Today the nation’s attention, or that minuscule portion of it that is allotted to foreign policy, is on events triggered by one Bosnia Serb mortar shell. That shell killed 37 people in a Sarajevo marketplace and could have killed the most successful military alliance in history. If NATO had again dithered and allowed U.N. bureaucrats to keep it bridled and snaffled, an American majority might have begun to ask insistently some awkward questions, such as: Why is the nation bearing the burden of European engagement when such engagement is only depressing and embarrassing? And why, for that matter, does the nation bother to have a 12-digit defense budget if it still cannot dissuadea tin pot army like the Bosnian Serbs from random terror and systematic war crimes? When, years late, NATO at last used force against the Serbs, it demonstrated how the personnel and materiel purchased by defense budgets can rescue diplomacy from impotence. And if, as seems likely, the final settlement accepts much of what Serbian aggression accomplished on the ground, that will merely demonstrate that diplomacy rarely can entirely reverse what force has established.

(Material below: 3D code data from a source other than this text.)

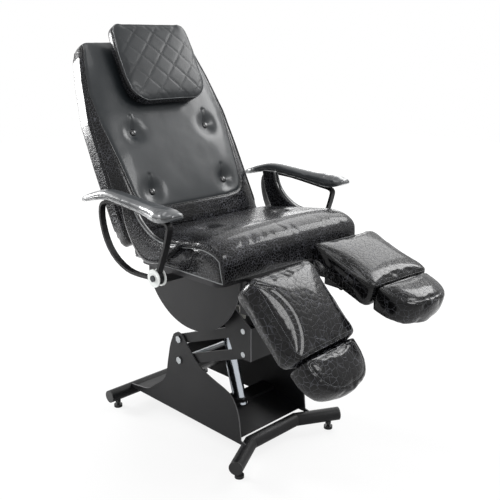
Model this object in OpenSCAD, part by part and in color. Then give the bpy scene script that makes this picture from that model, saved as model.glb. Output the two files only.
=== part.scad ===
// Pedicure chair on a parallelogram lift, facing -Y, floor at z = 0.
// The origin is on the floor under the middle of the chair's outline: the places
// front to back are measured in the chair's own frame, and in_place shifts every node.

/* [Base] */
// Diameter of the two foot tubes
foot_tube_d = 42; // [30:1:60]
// Wall of the foot tubes
foot_tube_wall = 2; // [1.5:0.5:4]
// Height of the underside of the foot tubes above the floor
foot_height = 26; // [20:1:40]
// Place of the front foot tube, front to back
front_tube_y = -117; // [-160:1:-100]
// Place of the rear foot tube, front to back
rear_tube_y = 429; // [420:1:435]
// Half of the straight middle of each foot tube
foot_bend_x = 99; // [80:1:120]
// Half of the overall spread of each foot tube
foot_end_x = 226; // [200:1:280]
// How far the ends of the front tube are splayed, while the rear tube is straight
foot_splay = 69; // [40:1:90]
// Distance of a levelling foot from the end of its tube
foot_inset = 30; // [25:1:45]
// Diameter of the disc of a levelling foot
foot_disc_d = 28; // [26:1:36]
// Inner distance between the two base side plates
base_gap_w = 282; // [260:2:320]
// Thickness of the base side plates
base_plate_t = 4; // [3:0.5:6]
// Height of the top of the side plates above the foot tubes
base_plate_h = 268; // [260:1:290]

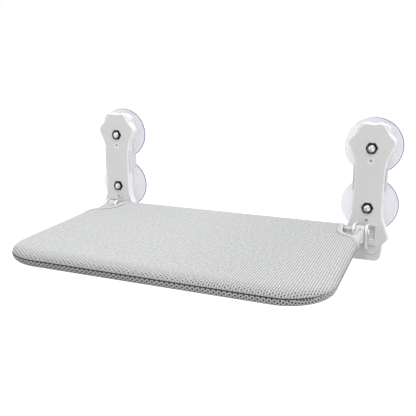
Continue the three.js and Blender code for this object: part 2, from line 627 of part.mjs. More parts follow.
// The bent tube: down one side, across the front and back along the other side.
function frameTube() {
  const bend = TRAY_CORNER - EDGE_RADIUS;
  const quarter = 8;
  const points = [new THREE.Vector3(-SIDE_TUBE_X, ARM_END_Y - FIT_GAP, 0)];
  const bends = [[-SIDE_TUBE_X + bend, Math.PI], [SIDE_TUBE_X - bend, 1.5 * Math.PI]];
  for (const [centreX, startAngle] of bends) {
    for (let i = 0; i <= quarter; i += 1) {
      const angle = startAngle + i / quarter * Math.PI / 2;
      points.push(new THREE.Vector3(
        centreX + bend * Math.cos(angle), FRONT_TUBE_Y + bend + bend * Math.sin(angle), 0));
    }
  }
  points.push(new THREE.Vector3(SIDE_TUBE_X, ARM_END_Y - FIT_GAP, 0));
  return sweepThrough(points, tubeSection());
}

// A section swept through points in turn, one ring at each, mitred between its neighbours.
function sweepThrough(points, section) {
  const { shape, holes } = section.extractPoints(12);
  const loops = [shape, ...holes];
  const up = new THREE.Vector3(0, 0, 1);
  const corners = [];
  for (let i = 0; i < points.length; i += 1) {
    const k = Math.min(i, points.length - 2);
    const leaving = points[k + 1].clone().sub(points[k]).normalize();
    const arriving = i > 0 ? points[i].clone().sub(points[i - 1]).normalize() : leaving;
    const along = arriving.clone().add(leaving).normalize();
    const across = along.clone().cross(up);
    const mitre = 1 / arriving.dot(along);
    for (const loop of loops) {
      for (const place of loop) {
        corners.push(points[i].clone()
          .addScaledVector(across, place.x * mitre).addScaledVector(up, place.y));
      }
    }
  }
  const flat = loops.flat();
  const ring = flat.length;
  const faces = [];
  let offset = 0;
  for (const loop of loops) {
    for (let i = 0; i + 1 < points.length; i += 1) {
      for (let j = 0; j < loop.length; j += 1) {
        const [a, b] = [offset + j, offset + (j + 1) % loop.length];
        faces.push(i * ring + a, (i + 1) * ring + a, (i + 1) * ring + b);
        faces.push(i * ring + a, (i + 1) * ring + b, i * ring + b);
      }
    }
    offset += loop.length;
  }
  const last = (points.length - 1) * ring;
  for (const [a, b, c] of THREE.ShapeUtils.triangulateShape(shape, holes)) {
    faces.push(a, b, c);
    faces.push(last + a, last + c, last + b);
  }
  const geometry = new THREE.BufferGeometry().setFromPoints(corners);
  geometry.setIndex(faces);
  return solid(geometry);
}

function crossTube() {
  const end = SOCKET_FLOOR_X - FIT_GAP;
  return sweepThrough([new THREE.Vector3(-end, CROSS_TUBE_Y, 0), new THREE.Vector3(end, CROSS_TUBE_Y, 0)],
    tubeSection());
}

// ---------------------------------------------------------------- the mesh cover

// The opening that each back corner of the cover leaves round its arm, from the side edge to the
// back edge: [x, y] on the right side.
const NOTCH_KNOTS = [
  [SIDE_TUBE_X + 9, ARM_END_Y + 4], [SIDE_TUBE_X + 3, ARM_END_Y + 18],
  [SIDE_TUBE_X - 3, ARM_END_Y + 26.5], [SIDE_TUBE_X - 12, ARM_END_Y + 31],
  [SIDE_TUBE_X - 18.5, ARM_END_Y + 40], [SIDE_TUBE_X - 22, ARM_END_Y + 58],
  [SIDE_TUBE_X - 24, CROSS_TUBE_Y + 12],
];

function notchCurve(outset) {
  const knots = NOTCH_KNOTS.map(([x, y]) => new THREE.Vector3(x, y, 0));
  const points = new THREE.CatmullRomCurve3(knots, false, 'centripetal').getPoints(12);
  return points.map((point, i) => {
    const before = points[Math.max(i - 1, 0)];
    const after = points[Math.min(i + 1, points.length - 1)];
    const along = after.clone().sub(before).normalize();
    return new THREE.Vector3(point.x + along.y * outset, point.y - along.x * outset, 0);
  });
}

// A flat bag with half-round edges; the tubes run inside those edges.
function sleeve(edgeRadius) {
  const inset = EDGE_RADIUS;
  const [halfWidth, back, front] = [TRAY_WIDTH / 2 - inset, TRAY_BACK_Y - inset, TRAY_FRONT_Y + inset];
  const bend = TRAY_CORNER - inset;
  const shape = new THREE.Shape();
  shape.moveTo(halfWidth, back);
  shape.lineTo(-halfWidth, back);
  shape.absarc(-halfWidth + bend, front + bend, bend, Math.PI, 1.5 * Math.PI, false);
  shape.absarc(halfWidth - bend, front + bend, bend, 1.5 * Math.PI, 2 * Math.PI, false);
  shape.closePath();
  const middle = 0.2;
  const geometry = new THREE.ExtrudeGeometry(shape, {
    depth: middle,
    bevelEnabled: true,
    bevelSegments: 4,
    bevelSize: edgeRadius,
    bevelThickness: edgeRadius - middle / 2,
    curveSegments: 8,
  });
  geometry.translate(0, 0, -middle / 2);
  return solid(geometry);
}

function notchCutter(side) {
  const edge = notchCurve(0).map((point) => new THREE.Vector2(side * point.x, point.y));
  const far = TRAY_WIDTH;
  edge.push(new THREE.Vector2(edge[edge.length - 1].x, TRAY_BACK_Y + 20));
  edge.push(new THREE.Vector2(side * far, TRAY_BACK_Y + 20));
  edge.push(new THREE.Vector2(side * far, edge[0].y));
  const geometry = new THREE.ExtrudeGeometry(new THREE.Shape(edge), { depth: 40, bevelEnabled: false });
  geometry.translate(0, 0, -20);
  return solid(geometry);
}

function meshCover() {
  const bag = cut(sleeve(EDGE_RADIUS), sleeve(EDGE_RADIUS - FABRIC_THICKNESS));
  return cut(bag, notchCutter(1), notchCutter(-1));
}

// How far the cover's surface stands above or below its middle at x, y, near its right back corner.
function bagHeight(x, y, radius) {
  const beyondSide = Math.max(x - SIDE_TUBE_X, 0);
  const beyondBack = Math.max(y - CROSS_TUBE_Y, 0);
  return Math.sqrt(Math.max(radius ** 2 - beyondSide ** 2 - beyondBack ** 2, 0));
}

// The tape that binds a notch's raw edge: a ring over the top, round the cross tube, along the
// underside and up round the side tube, its two ends meeting under the side tube.
function notchBinding() {
  const outset = BINDING_RADIUS + FIT_GAP;
  const radius = EDGE_RADIUS + 0.2;
  const curve = new THREE.CatmullRomCurve3(notchCurve(outset), false, 'centripetal').getSpacedPoints(96);
  const inside = curve.filter(({ x, y }) => (
    x < SIDE_TUBE_X + radius - 0.3 && y < CROSS_TUBE_Y + radius - 0.3));
  const upper = inside.map(({ x, y }) => new THREE.Vector3(x, y, bagHeight(x, y, radius)));
  const lower = upper.map(({ x, y, z }) => new THREE.Vector3(x, y, -z)).reverse();
  const path = new THREE.CatmullRomCurve3([...upper, ...lower], true, 'centripetal');
  const points = path.getSpacedPoints(BINDING_STEPS).slice(0, -1);
  const open = new THREE.CatmullRomCurve3(points, false, 'centripetal');
  const section = new THREE.Shape(circle(BINDING_RADIUS, 5));
  return solid(new THREE.ExtrudeGeometry(section, {
    extrudePath: open,
    steps: BINDING_STEPS,
    bevelEnabled: false,
  }));
}

// ---------------------------------------------------------------- assembly

const perch = new THREE.Group();

function addNode(name, geometry, material, x = 0) {
  const mesh = new THREE.Mesh(geometry, material);
  mesh.name = name;
  mesh.position.x = x;
  perch.add(mesh);
}

// The other hand of a geometry, mirrored in the plane x = 0.
function mirrored(geometry) {
  const copy = geometry.clone();
  const position = copy.attributes.position;
  for (let i = 0; i < position.count; i += 1) position.setX(i, -position.getX(i));
  copy.setIndex(Array.from(copy.index.array).reverse());
  return copy;
}

const plate = geometryOf(frontPlate());
const frame = geometryOf(spacerFrame());
const base = geometryOf(spacerBase());
const pin = geometryOf(hingePin());
const keeper = geometryOf(pinKeeper());
const arm = geometryOf(cornerArm());
const binding = geometryOf(notchBinding());

for (const side of ['left', 'right']) {
  const isLeft = side === 'left';
  const hand = (geometry) => (isLeft ? mirrored(geometry) : geometry);
  const x = isLeft ? -BRACKET_X : BRACKET_X;
  addNode(`${side}_front_plate`, hand(plate), SHELL_PLASTIC, x);
  addNode(`${side}_spacer_frame`, frame, SPACER_PLASTIC, x);
  addNode(`${side}_spacer_base`, base, SPACER_PLASTIC, x);
  for (const [level, z] of Object.entries(CUP_HEIGHTS)) {
    addNode(`${side}_${level}_suction_cup`, geometryOf(suctionCup(z, level === 'upper')), CUP_PVC, x);
    addNode(`${side}_${level}_cup_bolt`, geometryOf(cupBolt(z)), STEEL, x);
    addNode(`${side}_${level}_cup_nut`, geometryOf(cupNut(z)), BLACK_OXIDE, x);
    addNode(`${side}_${level}_body_screw`, geometryOf(bodyScrew(z - SCREW_DROP)), STEEL, x);
  }
  addNode(`${side}_hinge_pin`, hand(pin), STEEL, x);
  addNode(`${side}_pin_keeper`, hand(keeper), STEEL, x);
  addNode(`${side}_corner_arm`, hand(arm), ARM_PLASTIC);
  addNode(`${side}_notch_binding`, hand(binding), BINDING_TAPE);
}

addNode('tray_frame_tube', geometryOf(frameTube()), TUBE_STEEL);
addNode('tray_cross_tube', geometryOf(crossTube()), TUBE_STEEL);
addNode('mesh_cover', geometryOf(meshCover()), MESH_FABRIC);

export default perch;
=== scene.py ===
"""Looks for the folding window perch: a mesh tray hinged between two suction-cup brackets.

Metres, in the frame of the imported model: +X to the right, +Y into the glass, +Z up, the origin on
the glass plane, midway between the brackets and level with the hinge line.
"""

import math

import bmesh
import bpy
from mathutils import Matrix, Vector

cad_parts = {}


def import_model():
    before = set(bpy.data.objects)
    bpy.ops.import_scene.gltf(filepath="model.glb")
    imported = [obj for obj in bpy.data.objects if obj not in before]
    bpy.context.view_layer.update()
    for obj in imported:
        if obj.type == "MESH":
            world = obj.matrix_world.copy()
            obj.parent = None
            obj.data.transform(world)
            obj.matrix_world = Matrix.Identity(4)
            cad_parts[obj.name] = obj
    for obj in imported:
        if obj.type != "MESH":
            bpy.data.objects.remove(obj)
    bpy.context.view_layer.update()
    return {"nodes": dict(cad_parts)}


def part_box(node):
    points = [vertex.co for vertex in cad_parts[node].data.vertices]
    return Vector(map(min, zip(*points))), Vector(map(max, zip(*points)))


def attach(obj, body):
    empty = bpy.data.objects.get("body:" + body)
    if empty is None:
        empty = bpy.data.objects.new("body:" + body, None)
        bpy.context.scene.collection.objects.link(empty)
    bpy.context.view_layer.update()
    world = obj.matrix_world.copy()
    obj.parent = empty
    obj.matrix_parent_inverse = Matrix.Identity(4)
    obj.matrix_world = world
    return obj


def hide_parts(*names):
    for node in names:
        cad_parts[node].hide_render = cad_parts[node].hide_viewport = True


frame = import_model()
MM = 0.001
TURN = 2 * math.pi
SIDES = {"left": -1, "right": 1}
LEVELS = ("upper", "lower")


def middle(node):
    lo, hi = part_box(node)
    return (lo + hi) / 2


PLATE_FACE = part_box("left_spacer_frame")[0].y - 1.5 * MM  # the front plates' flat face
BRACKET_X = middle("right_upper_cup_nut").x  # of a bracket's own middle line
HEAD_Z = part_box("right_upper_cup_nut")[1].z + 6 * MM  # where the brackets' heads narrow
bag_lo, bag_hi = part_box("mesh_cover")
HALF_WIDTH, BACK, FRONT = bag_hi.x, bag_hi.y, bag_lo.y  # the covered tray's outline
EDGE = bag_hi.z  # outside radius of the cloth round a tube

# ------------------------------------------------------------------ camera

SENSOR, LENS = 36.0, 52.157  # millimetres
SHIFT = (0.0619, 0.0292)  # of the picture's width
CAMERA_AT = Vector((0.28599, -0.85532, 0.23423))
YAW, PITCH, ROLL = (math.radians(a) for a in (23.883, -15.654, -0.471))


def make_camera():
    data = bpy.data.cameras.new("camera")
    data.sensor_width, data.lens = SENSOR, LENS
    data.shift_x, data.shift_y = SHIFT
    data.clip_start, data.clip_end = 0.05, 50.0
    camera = bpy.data.objects.new("camera", data)
    bpy.context.scene.collection.objects.link(camera)
    ahead = Vector((-math.sin(YAW) * math.cos(PITCH), math.cos(YAW) * math.cos(PITCH),
                    math.sin(PITCH)))
    level = Vector((math.cos(YAW), math.sin(YAW), 0.0))
    upright = level.cross(ahead)
    right = level * math.cos(ROLL) + upright * math.sin(ROLL)
    up = upright * math.cos(ROLL) - level * math.sin(ROLL)
    turn = Matrix((right, up, -ahead)).transposed()
    camera.matrix_world = Matrix.Translation(CAMERA_AT) @ turn.to_4x4()
    bpy.context.scene.camera = camera


make_camera()

# ------------------------------------------------------------------ shader helpers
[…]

The mortar shell forced many Americans to explore the limits of their tolerance of horrors that affect them primarily by disturbing them. The shell caused many Americans to contemplate what might be the consequences-barbarism and anarchy, for starters–of a thorough abandonment of the quest for (in Sir Michael Howard’s words) “a world impregnated by American ideals and controlled by American power.” Of course, no one really believes the “world” can be “controlled” by American power. However, 41 months of carnage in the Balkans have demonstrated that without American power, and American leadership that is unembarrassed by that power, the phrase “the West” is no longer a political expression denoting anything coherent or consequential. Caleb Carr, editor of MHQ: The Quarterly Journal of Military History, rightly says, “We are, today, farther from a viable international order than we were 50 or even 10 years ago, if only because there are fewer sound, powerful nations to support one.” With a confident United States leading, there are a few such nations. Without such a United States, there are none.

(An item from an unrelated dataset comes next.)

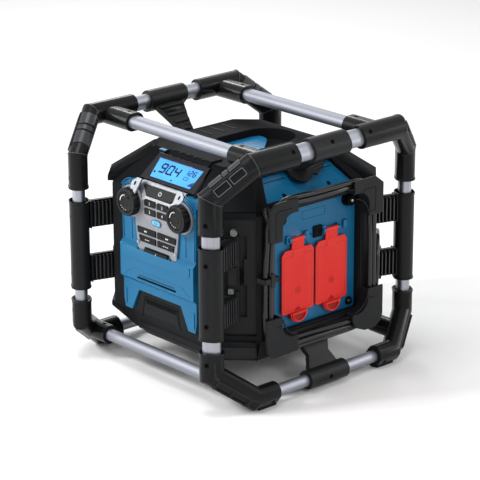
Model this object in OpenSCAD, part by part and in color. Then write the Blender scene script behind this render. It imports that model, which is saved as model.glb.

To see the need for visible American power, look to the Far East, where America went to war three times in 25 years. There China, a regime in crisis, is trying to use naked intimidation to control, if not eliminate, Taiwan’s freedom of movement on the international stage. The disruption of air and sea traffic by missile tests conducted provocatively near Taiwan was a notably crude attempt to deter Taiwan from trying to raise its international profile, as it did with its President’s visit to Cornell University in May. The CIA says China is involved in territorial or maritime disputes with Russia, India, North Korea, Tajikistan, Taiwan, Japan, Vietnam, Malaysia, Brunei and the Philippines. The influence of China’s military, which includes the world’s largest army and a rapidly growing blue-water Navy, may wax during the coming post-Deng succession crisis. Merrick Carey of the Alexis de Tocqueville Institution and Loren Thompson of Georgetown University report in Sea Power magazine that “Chinese military publications routinely assert that nearly 2 million square miles of land in adjacent countries rightfully belongs to China.” And China regards the South China Sea, through which much international military and commercial shipping passes, as Chinese water.
In our children’s lifetimes, and perhaps in ours, China (or some large fragment thereof; China, too, could succumb to the centrifugal forces at work in the world) is apt to possess a superpower’s arsenal of ICBMs equipped with nuclear weapons. Yes, our children’s lifetimes.